**What is asked:** Find the line that contains "Recreate this object" and print it and every line after it, exactly, please.

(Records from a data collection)
================

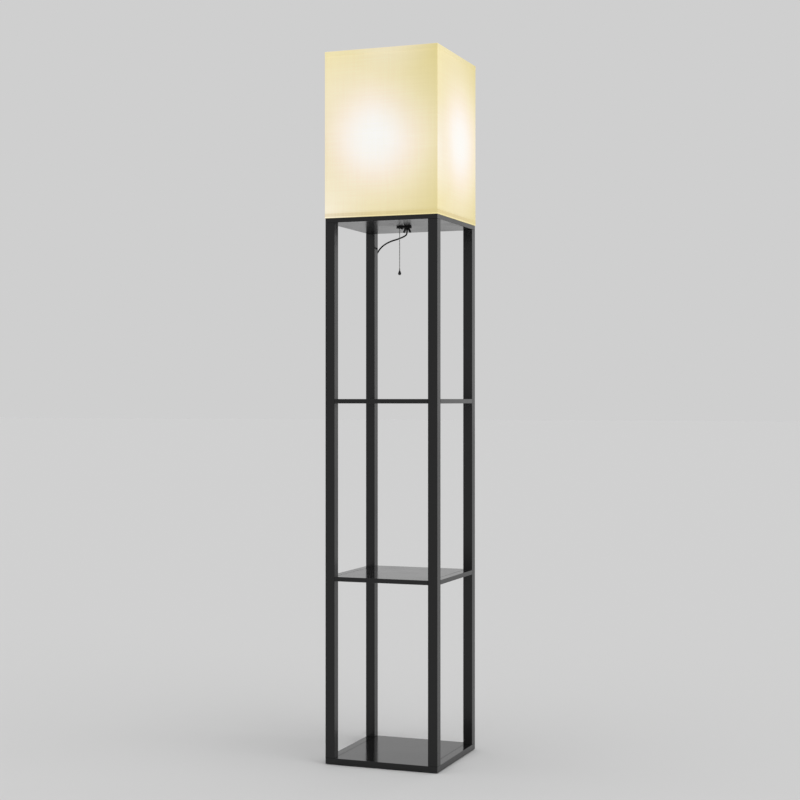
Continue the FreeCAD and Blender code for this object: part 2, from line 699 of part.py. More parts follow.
def chain_pull():
    """Drop-shaped pull at the chain's end."""
    high = chain_end() - BEAD_RADIUS - 0.1 - CONNECTOR_HEIGHT
    low = high - PULL_HEIGHT
    belly = low + PULL_RADIUS
    lean = PULL_RADIUS * math.sqrt(0.5)
    neck = Vec(CHAIN_X + PULL_NECK, 0, high)
    shoulder = Vec(CHAIN_X + PULL_SHOULDER, 0, belly + PULL_SHOULDER_RISE)
    side = Vec(CHAIN_X + PULL_RADIUS, 0, belly)
    edges = [
        Part.LineSegment(Vec(CHAIN_X, 0, high), neck).toShape(),
        Part.Arc(neck, shoulder, side).toShape(),
        Part.Arc(side, Vec(CHAIN_X + lean, 0, belly - lean), Vec(CHAIN_X, 0, low)).toShape(),
        Part.LineSegment(Vec(CHAIN_X, 0, low), Vec(CHAIN_X, 0, high)).toShape(),
    ]
    return Part.Face(Part.Wire(edges)).revolve(Vec(CHAIN_X, 0, 0), Vec(0, 0, 1), 360)


# --- wiring box and lampholder ---

def tab_screws():
    """X of the two screws that hold the wiring box."""
    return BOX_LOW_X - TAB_LENGTH / 2, BOX_HIGH_X + TAB_LENGTH / 2


def wiring_box():
    """Steel box over the switch, open towards the board, with a tab at each end."""
    wall = BOX_WALL
    shell = block((BOX_LOW_X, -BOX_HALF_Y, BOARD_TOP), (BOX_HIGH_X, BOX_HALF_Y, BOX_TOP))
    shell = shell.makeFillet(2.0, upright_edges(shell, BOX_HEIGHT))
    tabs = block((BOX_LOW_X - TAB_LENGTH, -8, BOARD_TOP), (BOX_HIGH_X + TAB_LENGTH, 8, BOARD_TOP + wall))
    inside = block((BOX_LOW_X + wall, -BOX_HALF_Y + wall, BOARD_TOP - 1),
                   (BOX_HIGH_X - wall, BOX_HALF_Y - wall, BOX_TOP - wall))
    shell = shell.fuse(tabs).removeSplitter().cut(inside)
    for x in tab_screws():
        shell = shell.cut(rod(TAB_SCREW_RADIUS + 0.3, BOARD_TOP - 1, BOARD_TOP + wall + 1, x))
    return shell.cut(rod(NIPPLE_RADIUS + FIT_CLEARANCE, BOX_TOP - wall - 1, BOX_TOP + 1))


def box_screws():
    """Screws through the wiring box's tabs into the board."""
    seat = BOARD_TOP + BOX_WALL
    end = BOARD_TOP - 7.0
    profile = [(0, end - 0.8), (TAB_SCREW_RADIUS, end), (TAB_SCREW_RADIUS, seat), (3.4, seat),
               (3.4, seat + 1.0), (2.2, seat + 2.2), (0, seat + 2.2)]
    return [turned(profile, x) for x in tab_screws()]


def nipple():
    """Threaded tube that carries the lampholder and its wires."""
    return sleeve(NIPPLE_RADIUS, NIPPLE_BORE, BOX_TOP - BOX_WALL - NUT_HEIGHT - 0.5, NIPPLE_TOP)


def nipple_nuts():
    """Four hexagon nuts, one on each side of the box's roof and of the holder's floor."""
    hole = NIPPLE_RADIUS + FIT_CLEARANCE
    roof = BOX_TOP - BOX_WALL
    nuts = []
    for seat in (roof - NUT_HEIGHT, BOX_TOP, HOLDER_UNDER - NUT_HEIGHT, HOLDER_UNDER + HOLDER_WALL):
        nut = hexagon(NUT_ACROSS, seat, seat + NUT_HEIGHT)
        nuts.append(nut.cut(rod(hole, seat - 1, seat + NUT_HEIGHT + 1)))
    return nuts


def holder_cap():
    """Cup that forms the lampholder's foot."""
    inside = CAP_RADIUS - HOLDER_WALL
    floor = HOLDER_UNDER + HOLDER_WALL
    outer = turned([(0, HOLDER_UNDER), (CAP_RADIUS - 3, HOLDER_UNDER), (CAP_RADIUS, HOLDER_UNDER + 3),
                    (CAP_RADIUS, CAP_TOP), (0, CAP_TOP)])
    inner = turned([(0, floor), (inside - 3, floor), (inside, floor + 3), (inside, CAP_TOP + 1),
                    (0, CAP_TOP + 1)])
    return outer.cut(inner).cut(rod(NIPPLE_RADIUS + FIT_CLEARANCE, HOLDER_UNDER - 1, floor + 1))


def holder_shell():
    """Lampholder's outer shell with the shoulder that the shade's fitter sits on."""
    shoulder = SHOULDER_TOP - SHOULDER_THICKNESS
    inside = SHELL_RADIUS - SHELL_WALL
    lip = inside - SHELL_LIP
    return turned([
        (lip, CAP_TOP), (SHELL_RADIUS, CAP_TOP), (SHELL_RADIUS, shoulder),
        (SHOULDER_RADIUS, shoulder), (SHOULDER_RADIUS, SHOULDER_TOP), (SHELL_RADIUS, SHOULDER_TOP),
        (SHELL_RADIUS, SHELL_TOP), (inside, SHELL_TOP), (inside, CAP_TOP + 1.2),
        (lip, CAP_TOP + 1.2),
    ])


def terminal_block():
    """Moulded block that carries the contacts and the terminal screws."""
    block_shape = rod(BLOCK_RADIUS, BLOCK_UNDER, BLOCK_TOP)
    for side in (-1, 1):
        hole = rod(1.3, BLOCK_UNDER - 1, BLOCK_UNDER + 8, 0, side * TERMINAL_OFFSET)
        block_shape = block_shape.cut(hole)
    return block_shape


def terminal_screws():
    """Brass screws that hold the wires under the block."""
    low = BLOCK_UNDER - 1.4
    profile = [(0, low), (2.4, low), (2.4, BLOCK_UNDER), (1.25, BLOCK_UNDER), (1.25, BLOCK_UNDER + 7),
               (0, BLOCK_UNDER + 7)]
    return [turned(profile, 0, side * TERMINAL_OFFSET) for side in (-1, 1)]


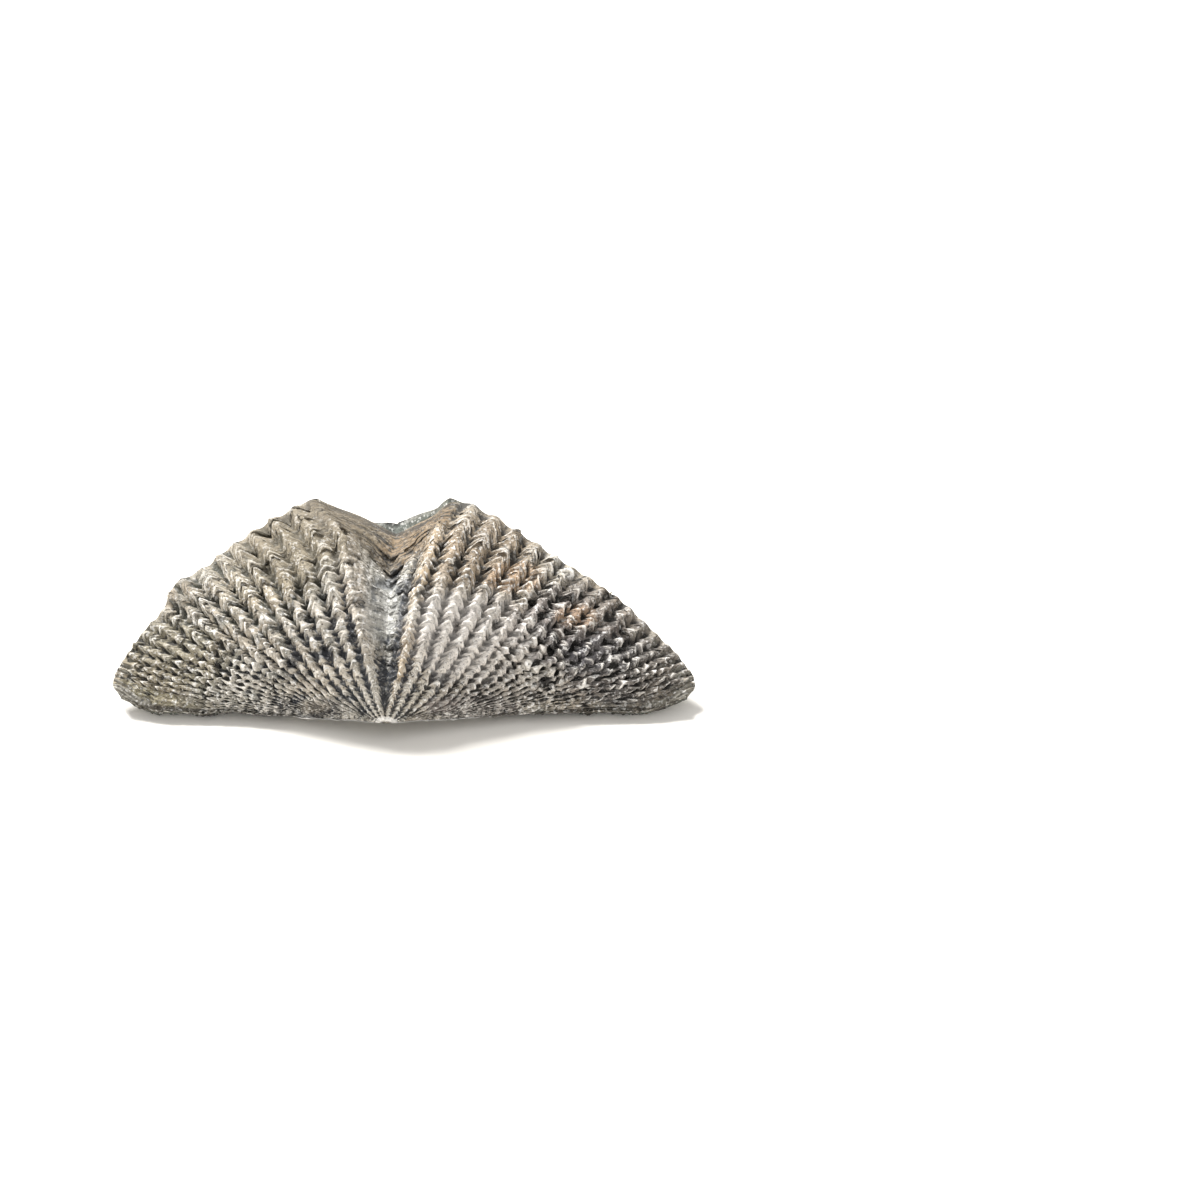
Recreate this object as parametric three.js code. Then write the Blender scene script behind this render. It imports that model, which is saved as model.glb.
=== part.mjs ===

================

**Right answer:**
Recreate this object as parametric three.js code. Then write the Blender scene script behind this render. It imports that model, which is saved as model.glb.
=== part.mjs ===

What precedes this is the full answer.